SHORT TASK -> Print the listing below exactly.

Extracted data entries ->
◇ ◇ ◇ ◇

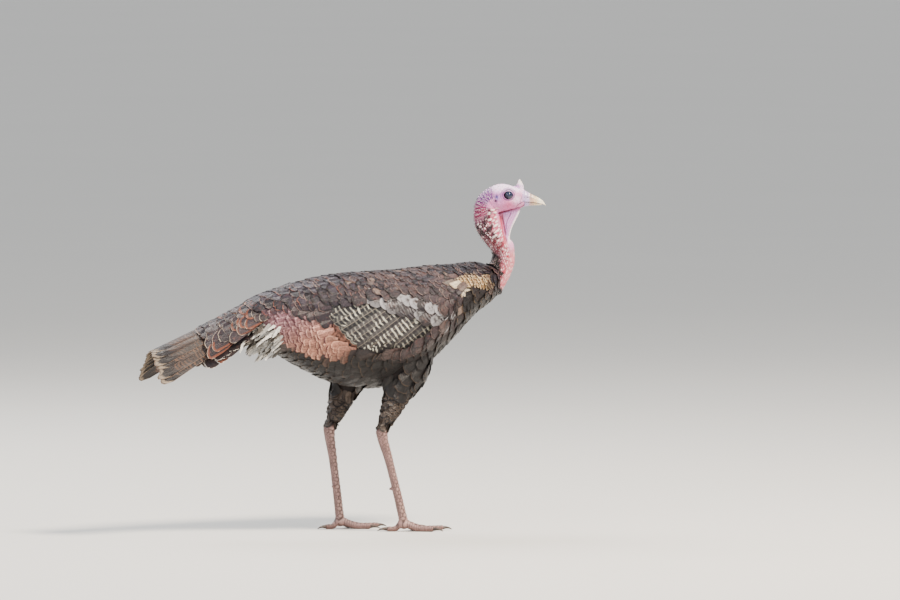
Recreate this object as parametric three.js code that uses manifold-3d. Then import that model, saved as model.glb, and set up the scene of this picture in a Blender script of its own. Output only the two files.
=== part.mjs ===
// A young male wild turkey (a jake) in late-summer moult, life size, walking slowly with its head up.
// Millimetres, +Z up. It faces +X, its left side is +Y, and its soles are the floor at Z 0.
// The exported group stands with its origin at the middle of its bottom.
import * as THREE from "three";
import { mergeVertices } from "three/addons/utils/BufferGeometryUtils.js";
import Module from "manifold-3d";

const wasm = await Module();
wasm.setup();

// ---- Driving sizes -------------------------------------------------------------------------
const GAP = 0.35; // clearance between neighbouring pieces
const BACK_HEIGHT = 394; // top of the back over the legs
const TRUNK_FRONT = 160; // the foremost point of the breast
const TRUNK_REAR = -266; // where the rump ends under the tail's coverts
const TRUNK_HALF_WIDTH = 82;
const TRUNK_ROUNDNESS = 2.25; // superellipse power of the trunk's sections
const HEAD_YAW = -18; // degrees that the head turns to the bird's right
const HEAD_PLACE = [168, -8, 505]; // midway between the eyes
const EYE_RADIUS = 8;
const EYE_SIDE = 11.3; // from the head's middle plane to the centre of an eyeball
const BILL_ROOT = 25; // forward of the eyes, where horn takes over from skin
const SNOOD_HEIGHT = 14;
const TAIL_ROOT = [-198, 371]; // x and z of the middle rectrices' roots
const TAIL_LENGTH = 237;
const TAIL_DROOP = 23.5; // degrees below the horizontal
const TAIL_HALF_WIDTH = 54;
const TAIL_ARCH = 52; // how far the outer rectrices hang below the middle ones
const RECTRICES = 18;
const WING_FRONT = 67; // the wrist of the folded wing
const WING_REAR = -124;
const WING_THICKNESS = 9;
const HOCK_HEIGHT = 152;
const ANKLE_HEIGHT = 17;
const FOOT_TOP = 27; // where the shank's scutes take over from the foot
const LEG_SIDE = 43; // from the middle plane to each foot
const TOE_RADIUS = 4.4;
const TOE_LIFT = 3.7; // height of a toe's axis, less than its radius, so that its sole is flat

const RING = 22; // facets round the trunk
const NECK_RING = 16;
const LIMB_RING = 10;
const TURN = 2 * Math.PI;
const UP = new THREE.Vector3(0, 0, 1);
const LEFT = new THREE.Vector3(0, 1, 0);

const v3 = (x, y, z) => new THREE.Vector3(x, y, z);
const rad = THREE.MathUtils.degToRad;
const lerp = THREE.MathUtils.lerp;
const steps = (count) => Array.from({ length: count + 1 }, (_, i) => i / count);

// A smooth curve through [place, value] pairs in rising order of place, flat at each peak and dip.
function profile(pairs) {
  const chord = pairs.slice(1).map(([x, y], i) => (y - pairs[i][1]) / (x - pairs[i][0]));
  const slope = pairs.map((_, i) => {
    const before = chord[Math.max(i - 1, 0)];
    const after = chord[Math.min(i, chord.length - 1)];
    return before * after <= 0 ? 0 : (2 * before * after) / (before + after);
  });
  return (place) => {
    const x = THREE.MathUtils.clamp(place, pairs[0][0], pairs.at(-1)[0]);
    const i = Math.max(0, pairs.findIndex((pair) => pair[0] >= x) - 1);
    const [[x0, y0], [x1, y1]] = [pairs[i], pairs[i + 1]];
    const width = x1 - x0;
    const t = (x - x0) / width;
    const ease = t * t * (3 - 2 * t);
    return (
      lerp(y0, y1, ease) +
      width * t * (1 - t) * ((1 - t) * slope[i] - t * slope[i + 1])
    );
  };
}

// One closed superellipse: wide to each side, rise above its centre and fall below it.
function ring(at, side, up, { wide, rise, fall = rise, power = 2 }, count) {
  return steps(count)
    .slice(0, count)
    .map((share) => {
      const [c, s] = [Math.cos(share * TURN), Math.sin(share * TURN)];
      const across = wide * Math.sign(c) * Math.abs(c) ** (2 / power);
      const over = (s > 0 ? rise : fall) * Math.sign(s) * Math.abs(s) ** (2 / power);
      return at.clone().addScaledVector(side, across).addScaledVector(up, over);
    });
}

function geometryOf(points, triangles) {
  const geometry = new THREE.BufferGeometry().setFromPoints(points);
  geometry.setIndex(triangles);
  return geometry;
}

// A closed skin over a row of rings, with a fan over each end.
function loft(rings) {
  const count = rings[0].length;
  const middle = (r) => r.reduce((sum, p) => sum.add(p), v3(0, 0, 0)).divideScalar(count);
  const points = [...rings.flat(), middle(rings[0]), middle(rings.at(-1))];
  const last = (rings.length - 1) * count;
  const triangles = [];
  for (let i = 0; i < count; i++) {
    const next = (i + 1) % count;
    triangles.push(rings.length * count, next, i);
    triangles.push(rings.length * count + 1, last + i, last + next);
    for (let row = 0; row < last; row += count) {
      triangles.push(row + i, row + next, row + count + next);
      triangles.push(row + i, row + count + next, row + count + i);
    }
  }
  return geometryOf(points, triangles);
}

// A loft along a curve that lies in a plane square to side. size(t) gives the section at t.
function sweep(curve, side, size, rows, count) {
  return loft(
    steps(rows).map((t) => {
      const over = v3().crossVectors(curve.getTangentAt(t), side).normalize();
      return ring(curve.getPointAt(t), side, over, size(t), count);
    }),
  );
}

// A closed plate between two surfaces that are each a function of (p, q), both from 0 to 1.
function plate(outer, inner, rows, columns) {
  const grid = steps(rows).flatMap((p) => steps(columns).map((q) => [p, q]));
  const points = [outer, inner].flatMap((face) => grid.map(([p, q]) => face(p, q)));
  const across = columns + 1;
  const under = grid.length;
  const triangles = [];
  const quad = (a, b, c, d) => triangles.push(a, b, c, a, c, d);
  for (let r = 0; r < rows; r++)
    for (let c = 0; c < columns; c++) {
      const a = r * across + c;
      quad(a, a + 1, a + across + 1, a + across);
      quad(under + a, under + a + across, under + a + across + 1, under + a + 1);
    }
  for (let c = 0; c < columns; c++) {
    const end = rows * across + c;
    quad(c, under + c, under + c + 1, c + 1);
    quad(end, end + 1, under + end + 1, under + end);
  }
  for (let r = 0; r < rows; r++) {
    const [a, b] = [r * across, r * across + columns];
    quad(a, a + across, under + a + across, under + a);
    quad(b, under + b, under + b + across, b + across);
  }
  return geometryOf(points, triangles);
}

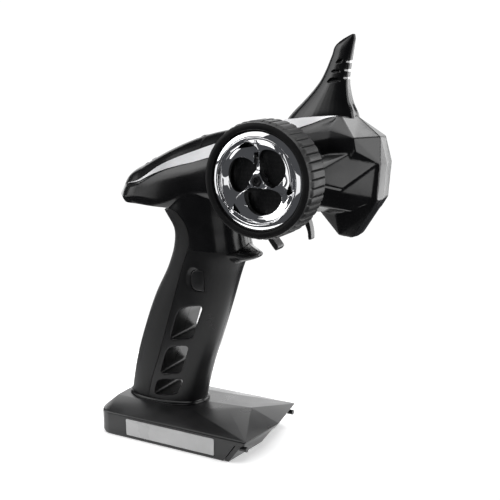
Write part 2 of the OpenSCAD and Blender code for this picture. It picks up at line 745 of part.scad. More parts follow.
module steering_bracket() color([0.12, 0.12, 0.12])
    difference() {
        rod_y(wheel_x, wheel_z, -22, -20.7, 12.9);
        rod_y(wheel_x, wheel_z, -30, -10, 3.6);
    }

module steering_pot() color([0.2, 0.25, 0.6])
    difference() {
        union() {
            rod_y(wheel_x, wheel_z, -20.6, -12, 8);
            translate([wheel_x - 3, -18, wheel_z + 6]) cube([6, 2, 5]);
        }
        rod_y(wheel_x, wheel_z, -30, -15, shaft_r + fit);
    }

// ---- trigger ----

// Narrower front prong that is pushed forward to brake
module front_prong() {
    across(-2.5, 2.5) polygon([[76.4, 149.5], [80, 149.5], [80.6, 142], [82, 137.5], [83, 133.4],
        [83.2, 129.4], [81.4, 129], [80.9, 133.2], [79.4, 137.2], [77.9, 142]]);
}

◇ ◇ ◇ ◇

RESULT ->
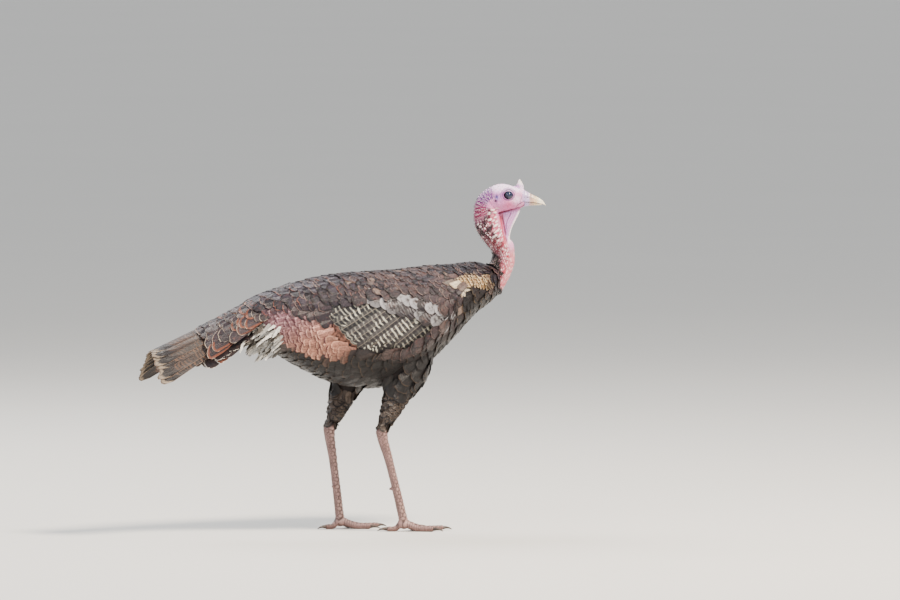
Recreate this object as parametric three.js code that uses manifold-3d. Then import that model, saved as model.glb, and set up the scene of this picture in a Blender script of its own. Output only the two files.
=== part.mjs ===
// A young male wild turkey (a jake) in late-summer moult, life size, walking slowly with its head up.
// Millimetres, +Z up. It faces +X, its left side is +Y, and its soles are the floor at Z 0.
// The exported group stands with its origin at the middle of its bottom.
import * as THREE from "three";
import { mergeVertices } from "three/addons/utils/BufferGeometryUtils.js";
import Module from "manifold-3d";

const wasm = await Module();
wasm.setup();

// ---- Driving sizes -------------------------------------------------------------------------
const GAP = 0.35; // clearance between neighbouring pieces
const BACK_HEIGHT = 394; // top of the back over the legs
const TRUNK_FRONT = 160; // the foremost point of the breast
const TRUNK_REAR = -266; // where the rump ends under the tail's coverts
const TRUNK_HALF_WIDTH = 82;
const TRUNK_ROUNDNESS = 2.25; // superellipse power of the trunk's sections
const HEAD_YAW = -18; // degrees that the head turns to the bird's right
const HEAD_PLACE = [168, -8, 505]; // midway between the eyes
const EYE_RADIUS = 8;
const EYE_SIDE = 11.3; // from the head's middle plane to the centre of an eyeball
const BILL_ROOT = 25; // forward of the eyes, where horn takes over from skin
const SNOOD_HEIGHT = 14;
const TAIL_ROOT = [-198, 371]; // x and z of the middle rectrices' roots
const TAIL_LENGTH = 237;
const TAIL_DROOP = 23.5; // degrees below the horizontal
const TAIL_HALF_WIDTH = 54;
const TAIL_ARCH = 52; // how far the outer rectrices hang below the middle ones
const RECTRICES = 18;
const WING_FRONT = 67; // the wrist of the folded wing
const WING_REAR = -124;
const WING_THICKNESS = 9;
const HOCK_HEIGHT = 152;
const ANKLE_HEIGHT = 17;
const FOOT_TOP = 27; // where the shank's scutes take over from the foot
const LEG_SIDE = 43; // from the middle plane to each foot
const TOE_RADIUS = 4.4;
const TOE_LIFT = 3.7; // height of a toe's axis, less than its radius, so that its sole is flat

const RING = 22; // facets round the trunk
const NECK_RING = 16;
const LIMB_RING = 10;
const TURN = 2 * Math.PI;
const UP = new THREE.Vector3(0, 0, 1);
const LEFT = new THREE.Vector3(0, 1, 0);

const v3 = (x, y, z) => new THREE.Vector3(x, y, z);
const rad = THREE.MathUtils.degToRad;
const lerp = THREE.MathUtils.lerp;
const steps = (count) => Array.from({ length: count + 1 }, (_, i) => i / count);

// A smooth curve through [place, value] pairs in rising order of place, flat at each peak and dip.
function profile(pairs) {
  const chord = pairs.slice(1).map(([x, y], i) => (y - pairs[i][1]) / (x - pairs[i][0]));
  const slope = pairs.map((_, i) => {
    const before = chord[Math.max(i - 1, 0)];
    const after = chord[Math.min(i, chord.length - 1)];
    return before * after <= 0 ? 0 : (2 * before * after) / (before + after);
  });
  return (place) => {
    const x = THREE.MathUtils.clamp(place, pairs[0][0], pairs.at(-1)[0]);
    const i = Math.max(0, pairs.findIndex((pair) => pair[0] >= x) - 1);
    const [[x0, y0], [x1, y1]] = [pairs[i], pairs[i + 1]];
    const width = x1 - x0;
    const t = (x - x0) / width;
    const ease = t * t * (3 - 2 * t);
    return (
      lerp(y0, y1, ease) +
      width * t * (1 - t) * ((1 - t) * slope[i] - t * slope[i + 1])
    );
  };
}

// One closed superellipse: wide to each side, rise above its centre and fall below it.
function ring(at, side, up, { wide, rise, fall = rise, power = 2 }, count) {
  return steps(count)
    .slice(0, count)
    .map((share) => {
      const [c, s] = [Math.cos(share * TURN), Math.sin(share * TURN)];
      const across = wide * Math.sign(c) * Math.abs(c) ** (2 / power);
      const over = (s > 0 ? rise : fall) * Math.sign(s) * Math.abs(s) ** (2 / power);
      return at.clone().addScaledVector(side, across).addScaledVector(up, over);
    });
}

function geometryOf(points, triangles) {
  const geometry = new THREE.BufferGeometry().setFromPoints(points);
  geometry.setIndex(triangles);
  return geometry;
}

// A closed skin over a row of rings, with a fan over each end.
function loft(rings) {
  const count = rings[0].length;
  const middle = (r) => r.reduce((sum, p) => sum.add(p), v3(0, 0, 0)).divideScalar(count);
  const points = [...rings.flat(), middle(rings[0]), middle(rings.at(-1))];
  const last = (rings.length - 1) * count;
  const triangles = [];
  for (let i = 0; i < count; i++) {
    const next = (i + 1) % count;
    triangles.push(rings.length * count, next, i);
    triangles.push(rings.length * count + 1, last + i, last + next);
    for (let row = 0; row < last; row += count) {
      triangles.push(row + i, row + next, row + count + next);
      triangles.push(row + i, row + count + next, row + count + i);
    }
  }
  return geometryOf(points, triangles);
}

// A loft along a curve that lies in a plane square to side. size(t) gives the section at t.
function sweep(curve, side, size, rows, count) {
  return loft(
    steps(rows).map((t) => {
      const over = v3().crossVectors(curve.getTangentAt(t), side).normalize();
      return ring(curve.getPointAt(t), side, over, size(t), count);
    }),
  );
}

// A closed plate between two surfaces that are each a function of (p, q), both from 0 to 1.
function plate(outer, inner, rows, columns) {
  const grid = steps(rows).flatMap((p) => steps(columns).map((q) => [p, q]));
  const points = [outer, inner].flatMap((face) => grid.map(([p, q]) => face(p, q)));
  const across = columns + 1;
  const under = grid.length;
  const triangles = [];
  const quad = (a, b, c, d) => triangles.push(a, b, c, a, c, d);
  for (let r = 0; r < rows; r++)
    for (let c = 0; c < columns; c++) {
      const a = r * across + c;
      quad(a, a + 1, a + across + 1, a + across);
      quad(under + a, under + a + across, under + a + across + 1, under + a + 1);
    }
  for (let c = 0; c < columns; c++) {
    const end = rows * across + c;
    quad(c, under + c, under + c + 1, c + 1);
    quad(end, end + 1, under + end + 1, under + end);
  }
  for (let r = 0; r < rows; r++) {
    const [a, b] = [r * across, r * across + columns];
    quad(a, a + across, under + a + across, under + a);
    quad(b, under + b, under + b + across, b + across);
  }
  return geometryOf(points, triangles);
}

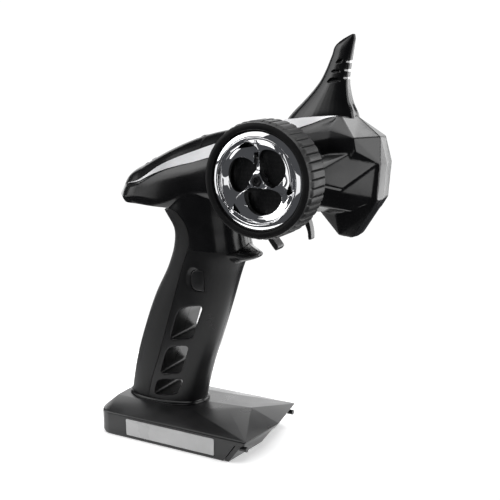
Write part 2 of the OpenSCAD and Blender code for this picture. It picks up at line 745 of part.scad. More parts follow.
module steering_bracket() color([0.12, 0.12, 0.12])
    difference() {
        rod_y(wheel_x, wheel_z, -22, -20.7, 12.9);
        rod_y(wheel_x, wheel_z, -30, -10, 3.6);
    }

module steering_pot() color([0.2, 0.25, 0.6])
    difference() {
        union() {
            rod_y(wheel_x, wheel_z, -20.6, -12, 8);
            translate([wheel_x - 3, -18, wheel_z + 6]) cube([6, 2, 5]);
        }
        rod_y(wheel_x, wheel_z, -30, -15, shaft_r + fit);
    }

// ---- trigger ----

// Narrower front prong that is pushed forward to brake
module front_prong() {
    across(-2.5, 2.5) polygon([[76.4, 149.5], [80, 149.5], [80.6, 142], [82, 137.5], [83, 133.4],
        [83.2, 129.4], [81.4, 129], [80.9, 133.2], [79.4, 137.2], [77.9, 142]]);
}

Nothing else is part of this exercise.